Even if you are the type of leader who would always get things done for your business, it is not always applicable that a problem should be solved by you, this kind of mentality does not scale for your business.
It’s much better to be a coach to the people on your team and help them find ways to solve their own problems instead.
16. “Blitzscaling”
Taken from the word and the act itself of “Blitzkrieg”, where you gamble every resource you could spare without any backup to keep you going that could result in you either winning big or losing big.
“Blitzscaling” is an analogy to this old military tactic that relates to your startup business when you decide to scale early on. You gamble all the resources you can spare, hire a lot more people, and take a shot at possibly making it big. Although the consequences of taking this risk when you scale are very high especially if it all fails possibly resulting in the loss of your entire business.
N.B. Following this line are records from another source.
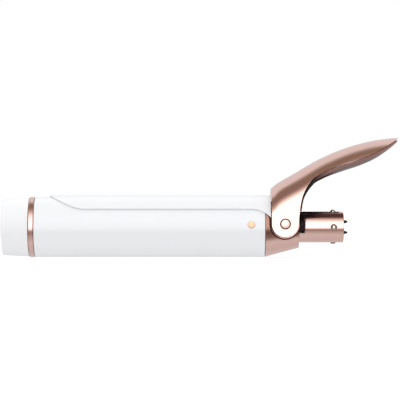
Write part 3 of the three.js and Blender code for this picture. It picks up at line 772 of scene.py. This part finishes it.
sleeve = turned([
    (SLEEVE["front"], SLEEVE["bore"]), (SLEEVE["front"], SLEEVE["radius"], EDGE),
    (SLEEVE["rear"], SLEEVE["radius"], SLEEVE["chamfer"]),
    (SLEEVE["rear"], SLEEVE["bore"], SLEEVE["bore_edge"]),
], steps=192)
for offset in (-LUG["split"], LUG["split"]):
    bmesh.ops.bisect_plane(sleeve, geom=sleeve.verts[:] + sleeve.edges[:] + sleeve.faces[:],
                           plane_co=(LUG["x"] + offset, 0, 0), plane_no=(1, 0, 0))
sleeve = carved(sleeve, *(radial_hole(quarter) for quarter in range(4)))
piece_from(sleeve, "bayonet_sleeve", "connector_sleeve")

for quarter in range(4):
    lug = turned([
        (SLEEVE["bore"] + LUG["foot"], 0), (SLEEVE["bore"] + LUG["foot"], LUG["radius"]),
        (LUG["top"] - LUG["crown"], LUG["radius"], LUG["edge"]),
        (LUG["top"], LUG["radius"] * LUG["top_share"], LUG["top_edge"]), (LUG["top"], 0),
    ], along="Z", centre=(LUG["x"], 0, 0), steps=48)
    turn_about_barrel(lug, quarter)
    piece_from(lug, f"locking_lug_{quarter + 1}", f"bayonet_lug_{quarter + 1}")

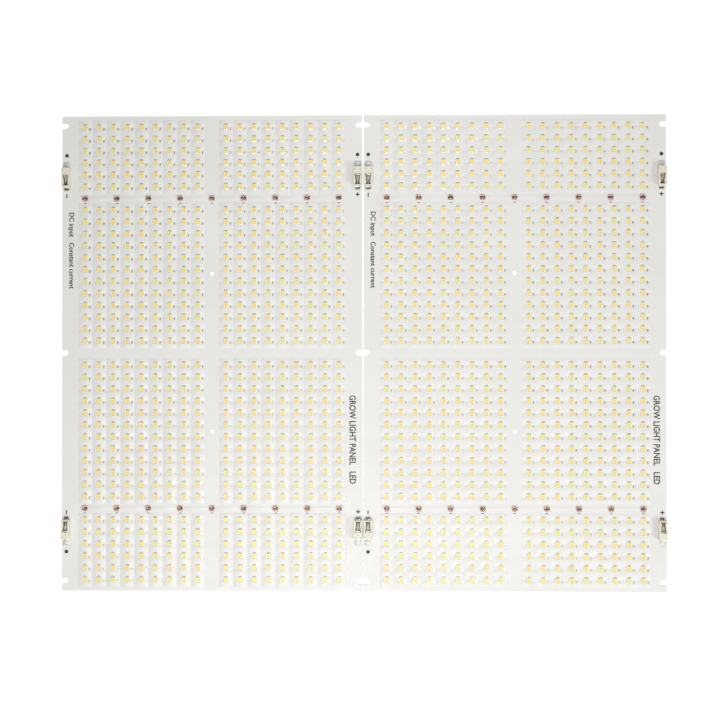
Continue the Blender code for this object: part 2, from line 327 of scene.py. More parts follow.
def make_aluminium():
    """Rolled sheet: long fine grain on the flats, saw marks and a darker tone on the edges."""
    material, tree, shader = new_material("rolled_aluminium", metallic=1.0)
    point = object_point(tree)
    grain = noise(tree, stretched(tree, point, (2600.0, 45.0, 900.0)), 1.0, 4.0, 0.65)
    scuffs = noise(tree, stretched(tree, point, (30.0, 90.0, 60.0), 0.5), 1.0, 6.0, 0.7)
    clouds = noise(tree, point, 14.0, 3.0)
    saw = noise(tree, stretched(tree, point, (1500.0, 1500.0, 60.0)), 1.0, 2.0)
    edge = side_amount(tree)
    tone = remap(tree, clouds, 0.3, 0.7, 0.0, 1.0)
    flat_colour = mixed(tree, tone, (0.60, 0.61, 0.63), (0.72, 0.73, 0.74))
    flat_colour = mixed(
        tree, remap(tree, scuffs, 0.56, 0.72, 0.0, 0.45), flat_colour, (0.82, 0.82, 0.83)
    )
    edge_colour = mixed(tree, saw, (0.42, 0.43, 0.45), (0.66, 0.67, 0.69))
    height = mixed(tree, edge, grain, saw)
    wire(
        tree, shader,
        Base_Color=mixed(tree, edge, flat_colour, edge_colour),
        Roughness=remap(tree, maths(tree, "ADD", grain, scuffs), 0.6, 1.4, 0.28, 0.52),
        Normal=bumped(tree, height, 0.02 * MM, 0.35),
    )
    return material


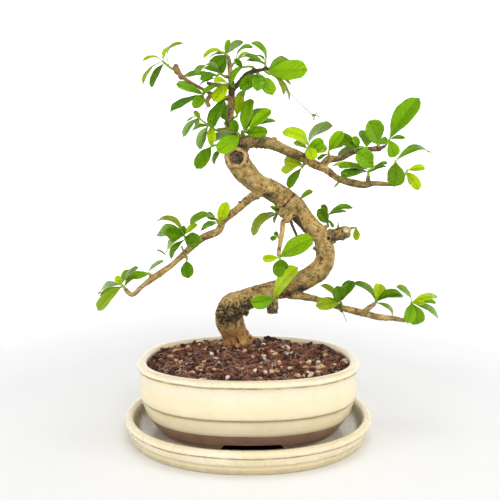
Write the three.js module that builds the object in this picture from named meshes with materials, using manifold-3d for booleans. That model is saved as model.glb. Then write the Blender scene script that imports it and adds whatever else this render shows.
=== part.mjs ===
// Fukien tea bonsai in an oval glazed pot on its saucer. Millimetres, +Z up.
// The origin lies on the flat underside of the saucer, below the middle of the pot.
// +X is to the right and -Y is toward someone who looks at the front of the tree.

import * as THREE from 'three';
import { mergeVertices } from 'three/addons/utils/BufferGeometryUtils.js';
import Module from 'manifold-3d';

const wasm = await Module();
wasm.setup();

// Driving dimensions

const POT_HALF_LENGTH = 85;
const POT_SIDE_STEP = 18.7;
const POT_ROUNDNESS = 2.31;
const POT_RIM_HEIGHT = 58.5;
const POT_FOOT_HEIGHT = 5;
const POT_RECESS = 6;
const POT_FLOOR_TOP = 15;
const SAUCER_HALF_LENGTH = 94.8;
const SAUCER_SIDE_STEP = 16.8;
const SAUCER_ROUNDNESS = 2.14;
const OVAL_STEPS = 24;

const NOTCH_WIDTH = 46;
const NOTCH_TOP_WIDTH = 38;
const NOTCH_OFFSET = 3;
const DRAIN_HOLE_RADIUS = 6;
const DRAIN_HOLE_OFFSET = 32;
const MESH_SIZE = 22;
const MESH_THICKNESS = 1.2;
const MESH_OPENING = 7.4;
const MESH_PITCH = 4.6;

const SOIL_GAP = 0.3;
const SOIL_EDGE_HEIGHT = 55.5;
const SOIL_MOUND = 6;
const MOUND_CENTRE = [-6, 24];
const MOUND_SPREAD = [34, 24];
const SOIL_BUMP = 1.6;
const CRUMB_COUNT = 12;
const CRUMB_SIZE = 2;
const CRUMB_SPREAD = 68;

const TRUNK_FOOT_HEIGHT = 34;
const TRUNK_SIDES = 10;
const TRUNK_STEP = 8.5;
const BRANCH_STEP = 13;
const CALLUS_THICKNESS = 2.1;
const KNOB_RADIUS = 9;
const KNOB_DEPTH = 7;

const LEAF_THICKNESS = 0.7;
const BLADE_TROUGH = 0.16;
const BLADE_WAVE = 0.06;
const TIP_CURVE = 0.03;
const SMALL_LEAF = 27;
const LARGE_LEAF = 33;
const SPUR_SIDES = 4;
const SPUR_RADIUS = 1.3;
const SPUR_SPREAD = 0.4;
const SHOOT_SIDES = 4;
const SHOOT_RADIUS = 1;
const SHOOT_TIP_RADIUS = 0.8;
const SEAT_GAP = 0.3;

// Small helpers

function randomFrom(seed) {
  let state = seed;
  return () => {
    state = (state * 1664525 + 1013904223) % 4294967296;
    return state / 4294967296;
  };
}

function solidFrom(geometry) {
  const plain = geometry.clone();
  plain.deleteAttribute('normal');
  plain.deleteAttribute('uv');
  const merged = mergeVertices(plain, 1e-4);
  return new wasm.Manifold(new wasm.Mesh({
    numProp: 3,
    vertProperties: new Float32Array(merged.attributes.position.array),
    triVerts: new Uint32Array(merged.index.array),
  }));
}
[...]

17. The Role of the CEO when “Blitzscaling”
Blitzscaling is a no-holds bar time of scaling that focuses resources on scaling the business as big as possible. As the CEO is one of the fountainheads of your business, he/she would be tasked to organize what is necessarily chaos and some have narrowed down their organization as being the following:
- Overall Business Strategy
- Company Culture (No one else besides the founder/CEO can affect culture)
- Assigning Senior Management – these people will be the domain experts of their function who are better than you.
Some Final Thoughts…
Scaling your business is about change and just like any other kind of change, it’s difficult and risky.
Keeping track of everything and making sure the all is ready and right in your business can feel overwhelming.
But it all comes down to experience as well and scaling does pay off in very big ways when done right that would improve the overall success of your business. So It’s worth doing it right.